We are always putting up walls and goals and signs, cheering ourselves on, hoping that once we reach our little finish line, we will be content. This is all a lie.

If you are single and you want to be married, marriage to the most perfect person in the world isn't going to make you happy for the rest of eternity. You will be happy, I hope, but not everything is going to be hunky-dory because you've run the half mile to get to your marriage finish line.

Why is it that we think that running a half mile or a mile to reach our goal is going to to make us content? Why do we live in the world of "if only"? We are putting ourselves through disappointment after disappointment, I'll tell you what. We do the same thing over and over and expect the same result. Isn't that the definition of insanity?

Are we all just insane?!

No. We are not just all insane (though some of us would boast that instability!). Listen to me, friends...

WE ARE HUMAN.

We are going to search the world we live in for the things that we think might make us content. It is in our nature to want to be comfortable and cozy.

*News flash*

Comfortable and cozy is nice for a while, but it's shine wears off quickly.

In order to be content as humans we have to turn our eyes upward. We have to seek what is so far above us, we can't fathom the wonders of the God who dwells there. We have to bow ourselves and submit our lives to the One who can give us true life.

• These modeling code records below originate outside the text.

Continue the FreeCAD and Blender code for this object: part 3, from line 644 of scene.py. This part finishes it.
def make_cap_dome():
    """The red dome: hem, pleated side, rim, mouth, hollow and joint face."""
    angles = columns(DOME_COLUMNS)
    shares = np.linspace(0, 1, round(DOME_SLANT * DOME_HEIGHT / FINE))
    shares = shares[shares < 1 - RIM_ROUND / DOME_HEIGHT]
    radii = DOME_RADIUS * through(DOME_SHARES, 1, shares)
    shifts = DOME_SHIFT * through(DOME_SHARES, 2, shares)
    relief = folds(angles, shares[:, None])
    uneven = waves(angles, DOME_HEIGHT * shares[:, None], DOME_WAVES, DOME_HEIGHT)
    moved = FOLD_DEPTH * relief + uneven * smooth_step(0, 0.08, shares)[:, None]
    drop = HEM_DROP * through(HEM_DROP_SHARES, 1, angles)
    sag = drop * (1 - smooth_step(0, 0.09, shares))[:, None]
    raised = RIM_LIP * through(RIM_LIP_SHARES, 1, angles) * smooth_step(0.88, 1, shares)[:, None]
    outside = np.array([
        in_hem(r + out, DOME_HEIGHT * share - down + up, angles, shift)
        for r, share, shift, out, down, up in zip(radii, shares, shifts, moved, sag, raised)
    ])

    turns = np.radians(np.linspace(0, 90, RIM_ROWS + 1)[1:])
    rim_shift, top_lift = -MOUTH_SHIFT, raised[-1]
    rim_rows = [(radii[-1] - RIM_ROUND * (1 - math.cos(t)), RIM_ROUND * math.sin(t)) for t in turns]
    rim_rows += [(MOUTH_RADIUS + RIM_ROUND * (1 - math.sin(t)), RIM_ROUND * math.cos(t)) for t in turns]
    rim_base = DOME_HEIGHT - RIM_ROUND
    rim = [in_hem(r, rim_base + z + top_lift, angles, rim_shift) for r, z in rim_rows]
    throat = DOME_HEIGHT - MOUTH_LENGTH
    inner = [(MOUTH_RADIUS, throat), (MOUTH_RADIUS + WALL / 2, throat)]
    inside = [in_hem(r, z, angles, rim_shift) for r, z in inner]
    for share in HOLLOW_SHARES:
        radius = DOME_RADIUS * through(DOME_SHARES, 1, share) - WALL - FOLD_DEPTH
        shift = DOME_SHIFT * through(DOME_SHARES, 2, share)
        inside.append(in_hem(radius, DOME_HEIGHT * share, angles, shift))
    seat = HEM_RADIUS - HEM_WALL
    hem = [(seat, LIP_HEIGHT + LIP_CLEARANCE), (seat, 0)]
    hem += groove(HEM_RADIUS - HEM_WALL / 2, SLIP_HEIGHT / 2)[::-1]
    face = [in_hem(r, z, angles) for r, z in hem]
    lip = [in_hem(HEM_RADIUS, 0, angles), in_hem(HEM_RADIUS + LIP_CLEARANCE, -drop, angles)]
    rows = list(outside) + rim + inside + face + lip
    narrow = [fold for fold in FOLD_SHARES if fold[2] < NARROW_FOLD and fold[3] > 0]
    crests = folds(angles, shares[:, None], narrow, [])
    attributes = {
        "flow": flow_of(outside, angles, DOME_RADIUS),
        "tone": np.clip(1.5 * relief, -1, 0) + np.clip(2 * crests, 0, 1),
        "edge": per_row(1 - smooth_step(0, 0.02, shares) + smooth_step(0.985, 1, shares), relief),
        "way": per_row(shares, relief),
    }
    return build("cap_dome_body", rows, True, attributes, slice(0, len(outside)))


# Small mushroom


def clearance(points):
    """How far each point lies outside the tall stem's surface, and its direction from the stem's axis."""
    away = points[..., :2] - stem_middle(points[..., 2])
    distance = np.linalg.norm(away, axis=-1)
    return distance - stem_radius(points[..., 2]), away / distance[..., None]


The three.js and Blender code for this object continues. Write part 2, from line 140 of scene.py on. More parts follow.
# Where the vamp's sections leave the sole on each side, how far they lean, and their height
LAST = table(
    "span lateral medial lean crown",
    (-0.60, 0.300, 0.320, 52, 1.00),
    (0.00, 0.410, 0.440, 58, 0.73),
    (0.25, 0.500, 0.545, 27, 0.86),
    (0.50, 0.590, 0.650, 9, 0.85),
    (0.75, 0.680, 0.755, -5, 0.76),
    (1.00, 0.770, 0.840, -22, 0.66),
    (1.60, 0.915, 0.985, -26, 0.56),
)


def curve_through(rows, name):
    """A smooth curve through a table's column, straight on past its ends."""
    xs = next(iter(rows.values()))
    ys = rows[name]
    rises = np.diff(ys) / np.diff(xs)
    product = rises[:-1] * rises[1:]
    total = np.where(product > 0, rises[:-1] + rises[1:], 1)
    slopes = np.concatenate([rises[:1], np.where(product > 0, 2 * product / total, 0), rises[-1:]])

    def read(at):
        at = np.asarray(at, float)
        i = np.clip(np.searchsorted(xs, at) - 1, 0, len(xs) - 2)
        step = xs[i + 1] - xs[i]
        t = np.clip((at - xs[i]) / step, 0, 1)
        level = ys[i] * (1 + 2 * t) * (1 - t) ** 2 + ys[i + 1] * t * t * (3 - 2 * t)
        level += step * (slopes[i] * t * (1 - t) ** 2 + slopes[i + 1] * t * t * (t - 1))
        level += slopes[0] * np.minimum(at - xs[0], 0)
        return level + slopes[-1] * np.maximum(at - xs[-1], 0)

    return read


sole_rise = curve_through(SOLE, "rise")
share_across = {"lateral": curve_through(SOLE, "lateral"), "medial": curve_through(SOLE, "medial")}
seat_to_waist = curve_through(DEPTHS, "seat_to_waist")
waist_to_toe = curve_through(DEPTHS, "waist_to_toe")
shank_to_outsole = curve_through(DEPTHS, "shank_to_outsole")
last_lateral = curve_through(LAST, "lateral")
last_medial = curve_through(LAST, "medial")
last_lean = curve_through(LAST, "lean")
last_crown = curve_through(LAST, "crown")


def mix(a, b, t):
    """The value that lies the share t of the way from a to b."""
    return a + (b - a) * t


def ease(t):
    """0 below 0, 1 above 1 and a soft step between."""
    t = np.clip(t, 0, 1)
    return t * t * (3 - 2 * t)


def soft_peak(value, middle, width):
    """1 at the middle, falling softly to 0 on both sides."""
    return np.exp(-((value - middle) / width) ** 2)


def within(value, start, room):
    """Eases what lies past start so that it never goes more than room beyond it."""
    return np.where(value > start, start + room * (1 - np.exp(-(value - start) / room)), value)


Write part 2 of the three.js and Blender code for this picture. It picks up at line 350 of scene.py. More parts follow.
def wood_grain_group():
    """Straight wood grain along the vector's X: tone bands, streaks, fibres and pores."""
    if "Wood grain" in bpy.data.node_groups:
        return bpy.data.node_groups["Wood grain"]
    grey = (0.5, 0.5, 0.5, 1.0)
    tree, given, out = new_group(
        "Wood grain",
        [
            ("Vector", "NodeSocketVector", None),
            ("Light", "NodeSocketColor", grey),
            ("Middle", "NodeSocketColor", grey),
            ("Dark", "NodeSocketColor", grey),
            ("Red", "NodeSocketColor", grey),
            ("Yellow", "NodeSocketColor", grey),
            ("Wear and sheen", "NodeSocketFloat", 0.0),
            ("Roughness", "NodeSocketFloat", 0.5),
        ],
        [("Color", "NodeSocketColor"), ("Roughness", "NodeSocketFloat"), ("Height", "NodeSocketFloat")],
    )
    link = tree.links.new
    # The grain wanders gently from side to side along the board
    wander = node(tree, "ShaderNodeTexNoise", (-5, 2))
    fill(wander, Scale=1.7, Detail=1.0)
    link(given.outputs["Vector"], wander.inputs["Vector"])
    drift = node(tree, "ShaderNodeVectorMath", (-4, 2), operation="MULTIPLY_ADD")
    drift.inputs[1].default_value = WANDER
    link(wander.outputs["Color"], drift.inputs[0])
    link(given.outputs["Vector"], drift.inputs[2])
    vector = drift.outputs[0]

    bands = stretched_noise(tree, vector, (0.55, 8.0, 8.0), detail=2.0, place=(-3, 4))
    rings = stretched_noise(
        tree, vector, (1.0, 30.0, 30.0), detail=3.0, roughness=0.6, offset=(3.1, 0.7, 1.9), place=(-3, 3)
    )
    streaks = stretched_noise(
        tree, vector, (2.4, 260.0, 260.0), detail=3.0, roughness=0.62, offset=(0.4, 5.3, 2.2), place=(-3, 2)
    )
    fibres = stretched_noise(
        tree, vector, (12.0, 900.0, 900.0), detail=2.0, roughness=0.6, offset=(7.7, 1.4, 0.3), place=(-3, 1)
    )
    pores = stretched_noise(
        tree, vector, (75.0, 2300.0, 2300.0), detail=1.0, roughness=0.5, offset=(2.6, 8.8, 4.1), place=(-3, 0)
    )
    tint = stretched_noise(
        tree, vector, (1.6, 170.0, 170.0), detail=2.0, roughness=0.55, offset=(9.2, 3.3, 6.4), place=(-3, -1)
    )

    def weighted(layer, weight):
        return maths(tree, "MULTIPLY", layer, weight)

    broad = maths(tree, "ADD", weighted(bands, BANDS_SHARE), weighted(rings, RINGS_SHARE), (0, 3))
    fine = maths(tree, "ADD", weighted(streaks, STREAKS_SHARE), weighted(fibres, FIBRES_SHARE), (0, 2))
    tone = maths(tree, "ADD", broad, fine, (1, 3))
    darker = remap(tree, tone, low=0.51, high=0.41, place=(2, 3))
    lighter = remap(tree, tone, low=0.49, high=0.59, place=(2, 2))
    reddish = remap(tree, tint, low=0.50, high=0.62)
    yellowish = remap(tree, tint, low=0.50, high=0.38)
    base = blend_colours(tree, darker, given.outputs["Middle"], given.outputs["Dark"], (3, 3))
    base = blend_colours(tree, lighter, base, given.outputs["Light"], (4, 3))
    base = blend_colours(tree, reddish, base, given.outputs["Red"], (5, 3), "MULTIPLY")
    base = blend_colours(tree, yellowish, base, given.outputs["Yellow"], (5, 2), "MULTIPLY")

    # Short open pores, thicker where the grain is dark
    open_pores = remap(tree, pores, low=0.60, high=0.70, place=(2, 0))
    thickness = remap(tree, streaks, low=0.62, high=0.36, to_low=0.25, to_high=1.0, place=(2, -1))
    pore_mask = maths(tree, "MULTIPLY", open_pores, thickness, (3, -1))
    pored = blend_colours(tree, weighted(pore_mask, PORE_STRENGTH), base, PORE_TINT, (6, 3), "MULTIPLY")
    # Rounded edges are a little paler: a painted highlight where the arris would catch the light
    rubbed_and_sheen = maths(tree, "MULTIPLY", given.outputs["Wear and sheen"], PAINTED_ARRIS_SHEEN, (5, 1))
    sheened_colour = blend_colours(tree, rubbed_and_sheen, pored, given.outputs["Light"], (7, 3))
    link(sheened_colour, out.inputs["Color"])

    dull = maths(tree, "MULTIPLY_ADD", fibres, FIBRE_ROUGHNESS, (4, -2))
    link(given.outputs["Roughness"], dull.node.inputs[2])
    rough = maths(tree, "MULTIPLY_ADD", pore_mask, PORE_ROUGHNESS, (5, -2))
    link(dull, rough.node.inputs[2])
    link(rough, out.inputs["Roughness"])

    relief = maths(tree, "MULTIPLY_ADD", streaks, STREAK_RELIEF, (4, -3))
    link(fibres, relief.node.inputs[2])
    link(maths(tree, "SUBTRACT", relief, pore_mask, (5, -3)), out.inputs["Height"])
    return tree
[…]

We can't just run a mile. we have to train for and run the marathon. This is what we are asked to do. We are asked to run the race and win the prize. If you only make it a mile, what trophy will you boast? None. If you try to make your own finish line a few miles in, the marathon will still go on and you will find yourself sore with a trophy that fades quickly.

Set your eyes on Jesus. Don't turn to the right or to the left. Satisfy yourself in running towards the Kingdom of God.

So, all in all, I want to say that it is good to set the heart and hope in Christ. You will not be disappointed!